We only support get and set.
We don't support TTL
Need to track more stats and return them on a STATS cmd
Limitations
Key size is limited to <32kb and values are limited to <2mb due to the focus on maximizing speed and limiting per item memory overhead.
You must also specify the size of your index as the index is allocated at startup and does not grow or shrink. Index overhead is ~14 bytes meaning if you allocate 16mb to the index you can store a little over a million items before the cache becomes full. If you have 4gb of memory and 1TB of disk space with 10kb items to store then you can fit 100 million items on disk and would need to allocate 1.4gb to the index.
Internals
Mrcache has an item overhead of 18 bytes vs 50 to 60 for redis and memcached. This is achieved by using an open addressing hash table and writing items into 2mb blocks in memory. Instead of using pointers we store the block number and offset in order to retrieve the item which saves space allowing us to pack more information into the 8 bytes stored in the index hash table.

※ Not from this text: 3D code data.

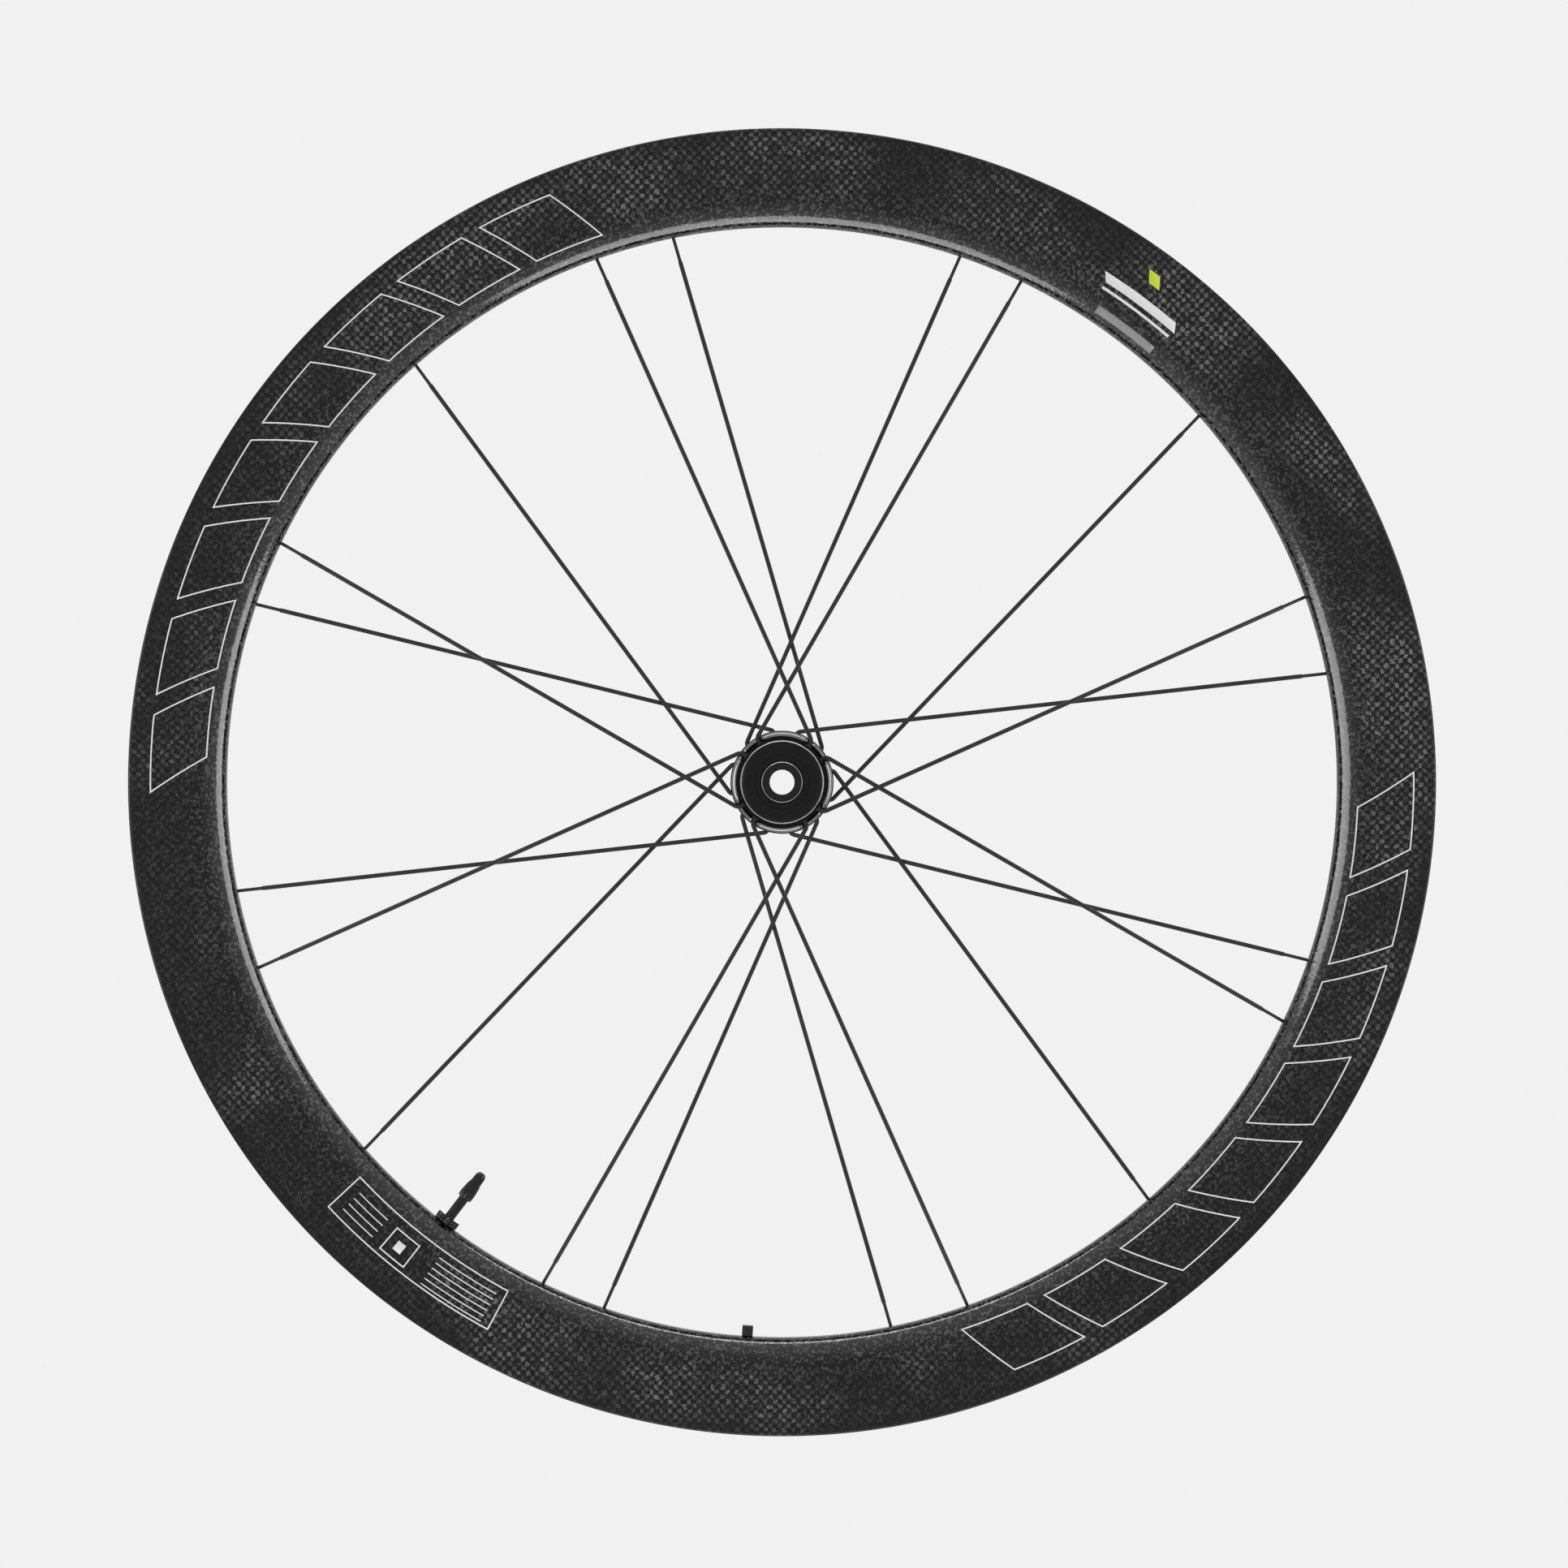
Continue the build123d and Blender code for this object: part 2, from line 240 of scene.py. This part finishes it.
def carbon_weave():
    """Plain-woven fibre under a clear coat, and chopped-looking fibre near the nose.

    The weave follows the rim's own map. Radii are in metres here, as the shader's object coordinates are.
    A ramp has the two values that it runs between and what it gives at each of them.
    """
    mat = bpy.data.materials.new("carbon_weave")
    mat.use_nodes = True
    tree = mat.node_tree
    shader = tree.nodes["Principled BSDF"]

    def node(kind, **values):
        made = tree.nodes.new(kind)
        for key, value in values.items():
            made.inputs[key].default_value = value
        return made

    def math(operation, *sources):
        made = tree.nodes.new("ShaderNodeMath")
        made.operation = operation
        for socket, source in zip(made.inputs, sources):
            if isinstance(source, (int, float)):
                socket.default_value = source
            else:
                tree.links.new(source, socket)
        return made.outputs["Value"]

    def ramp(source, low, high, start, end):
        limits = {"From Min": low, "From Max": high, "To Min": start, "To Max": end}
        made = node("ShaderNodeMapRange", **limits)
        tree.links.new(source, made.inputs["Value"])
        return made.outputs["Result"]

    def noise(scale, detail):
        made = node("ShaderNodeTexNoise", Scale=scale, Detail=detail)
        tree.links.new(place.outputs["Object"], made.inputs["Vector"])
        return made.outputs["Fac"]

    place = tree.nodes.new("ShaderNodeTexCoord")
    uv = tree.nodes.new("ShaderNodeUVMap")
    uv.uv_map = "weave"
    split = tree.nodes.new("ShaderNodeSeparateXYZ")
    tree.links.new(uv.outputs["UV"], split.inputs["Vector"])

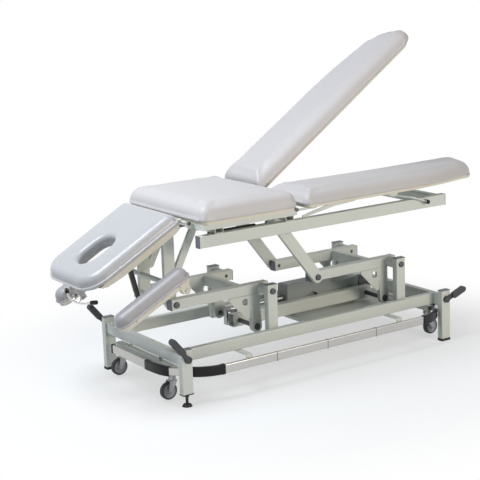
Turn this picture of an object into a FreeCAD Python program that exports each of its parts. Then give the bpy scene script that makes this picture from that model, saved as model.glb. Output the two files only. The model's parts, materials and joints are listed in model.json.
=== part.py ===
import FreeCAD, Part
import math
import os

os.makedirs("parts", exist_ok=True)

# Treatment couch in its photographed pose, in millimetres.
# +X runs to the foot end, -X to the head end, -Y is the near side, +Z is up.
# The origin lies on the floor under the middle of the base.

# Tube stock
wall = 2.5
tube_corner = 4.0
cap_thick = 3.0

# Base frame
base_length = 1428.0
base_width = 664.0
leg_wide = 50.0
leg_thin = 30.0
leg_top = 234.0
foot_cap = 12.0
short_leg_bottom = 53.0
rail_tall = 50.0
rail_thin = 30.0
rail_bottom = 163.0
rail_outer = 266.0
beam_thin = 30.0

# Lift linkage
post_wide = 50.0
post_thin = 30.0
post_top = 397.0
pivot_head_x = -200.0
pivot_foot_x = 506.0
pivot_z = 370.0
arm_length = 420.0
arm_tall = 45.0
arm_thin = 40.0
arm_inner = 114.0
arm_past_base = 32.0
arm_past_top = 20.0
boss_radius = 24.0
pin_radius = 8.0
pin_clearance = 0.05
side_clearance = 0.3
bolt_radius = 13.0
bolt_tall = 8.0
arm_cross_offset = -100.0
arm_cross_wide = 34.0
lever_x = -28.0
lever_z = -166.0
lever_wide = 50.0
lever_thin = 20.0
lower_shaft_radius = 10.0
gusset_thick = 6.0
gusset_reach = 164.0
tie_half = 20.0
tie_tall = 56.0
tie_past = 30.0

# Drive unit
plate_x0 = 40.0
plate_x1 = 560.0
plate_thick = 3.0
drive_y = 58.0
drive_x0 = 61.0
drive_x1 = 310.0
drive_wide = 73.0
drive_bottom = 205.0
drive_top = 300.0
gear_x1 = 472.0
gear_top = 274.0
motor_x1 = 547.0
motor_radius = 34.0
drive_axis_z = 236.0
rod_radius = 14.0
yoke_slot = 14.0

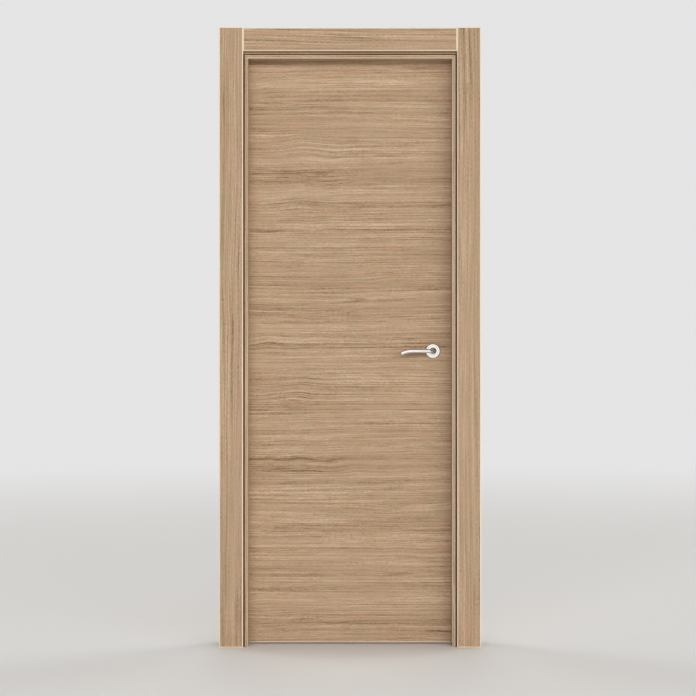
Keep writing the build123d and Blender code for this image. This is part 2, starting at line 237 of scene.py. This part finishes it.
def oak(name, grain, shift, edges=(), arris_highlight=0.9, figure=0.5, shaded_groove=None):
    """Lacquered oak with its grain upright, or level along X. shift takes the pattern from another part of
    the log. edges are boxes, as (low, high), whose arrises get a painted highlight, as strong as the next
    argument says. figure is how much the fibres dip and break into flecks. The last is a box of painted
    shade."""
    finish = Finish(name, coat_weight=0.08, coat_roughness=0.3, specular_ior_level=0.3)
    places = finish.place()
    x, y, z = [place + moved for place, moved in zip(places, shift)]
    along, across = (z, x) if grain == "upright" else (x, z)

    # The fibres sweep slowly across the board and dip here and there.
    sweep = finish.noise(along * 1.0, across * 2.4, y * 2.4, 1.0, 0.35)
    curl = finish.noise(along * 2.6, across * 9, y * 9).step(0.05, 0.25) * figure
    wave = finish.noise(along * 7, across * 9, y * 9)
    bent = across + sweep * 0.045 + wave * curl * 0.026

    def fibres(lengthwise, crosswise, detail=0.0):
        """Noise that follows the bent fibres, with this many features a metre along and across them."""
        return finish.noise(along * lengthwise, bent * crosswise, y * crosswise, detail)

    # Tones run along the fibres, from those as broad as a hand to those as fine as a hair.
    tone = fibres(0.7, 9, 1.0)
    band = fibres(1.0, 38)
    streak = fibres(1.6, 110)
    hair = fibres(1.3, 250)
    strand = fibres(5, 330)
    fleck = fibres(20, 360)
    grit = fibres(95, 420)
    busy = 0.6 + fibres(1.6, 15, 1.0).step(-0.18, 0.18) * 0.6
    fine = (hair * 0.9 + strand * 0.66 + fleck * (0.5 * figure) + grit * 0.6) * busy

    # Growth rings show as thin dark and light lines, and each seam has a darker layer on one side.
    growth = fibres(0.3, 15)
    seam = 1 - abs(growth).step(0.0, 0.0075)
    seam = seam * fibres(1.8, 12, 1.0).step(-0.2, 0.08)
    layer = growth.step(-0.02, 0.06)
    rings = fibres(0.7, 40)
    strength = fibres(2.8, 60, 1.0).step(-0.05, 0.2)
    dark_line = (1 - abs(rings).step(0.0, 0.017)) * strength
    light_line = (1 - abs(rings - 0.05).step(0.0, 0.012)) * strength

    # Together they say how light the oak is, and its hue turns a little to pink or olive.
    light = 0.54 + tone * 0.38 - layer * 0.08 + band * 0.05 + streak * 0.04 + fine
    light = light - seam * 0.34 - dark_line * 0.26 + light_line * 0.14
    light = 0.5 + (light - 0.49) * (1.2 - 0.2 * figure)
    stops = [(0.0, oak_dark), (0.28, oak_brown), (0.5, oak_middle), (0.72, oak_pale), (1.0, oak_light)]
    colour = finish.node("ShaderNodeValToRGB", {"stops": stops}, {"Fac": light}, "Color")
    hue = fibres(12, 80, 1.0)
    colour = finish.mix(hue.step(0.0, 0.25) * 0.6, colour, oak_pink)
    colour = finish.mix((hue * -1).step(0.0, 0.25) * 0.6, colour, oak_olive)

    # Open pores, a painted highlight on the arrises and painted shade in the groove lie over the grain.
    pore = fibres(70, 1700, 1.0).step(0.13, 0.22)
    colour = finish.mix(pore * 0.3, colour, oak_pore)
    # Painted highlight: the arrises are painted paler, standing in for the light that eased edges catch.
    for low, high in edges:
        painted_highlight = 1 - from_arris(places, low, high).step(arris_width * 0.6, arris_width)
        colour = finish.mix(painted_highlight * arris_highlight, colour, oak_arris_highlight)
    # Painted shade: the oak in the groove is darkened, standing in for the shade deep in the recess.
    if shaded_groove:
        colour = finish.mix(inside(places, *shaded_groove) * 0.75, colour, oak_in_shade)
    finish.paint(base_color=colour, roughness=0.45 - fine * 0.2 + dark_line * 0.12)
    grain_depth = 0.0001
    finish.relief(0.5 + fine - seam * 0.3 - dark_line * 0.4 - pore * 0.3, grain_depth)
    return finish.material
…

The open addressing hash table is an in memory index for all of our items. When hash collisions occur instead of having a linked list of items for that 'bucket' we increment the hash value and store our item in the first open spot. To retrieve an item we compare our key against the item's key and increment the hash until we find our item or an empty spot in the index. On average 2 items will be tested for each get if the cache is full. For items stored on disk we keep the last byte of the key in the index to avoid unnecessary reads to disk for the key comparisons.
Mrcache stores items into 2mb blocks in memory and as memory gets full these blocks are written to disk and when the disk is full the oldest blocks are deleted. To maintain itself as an LRU cache when you do a get items will be copied into the youngest block in memory if their block is close to being moved to disk or deleted.
When a block is LRU'd out of the cache we simply free the block or truncate the block on disk for reuse. This means LRU'd items remain in our index, however when we scan the index we check the block number and treat LRU'd items as free spaces in the index.
The index is allocated at startup to reduce the complexity of the code. Mainly due to having items on disk where we'd have to do disk IO to read and hash the keys to insert the item into the new hash table.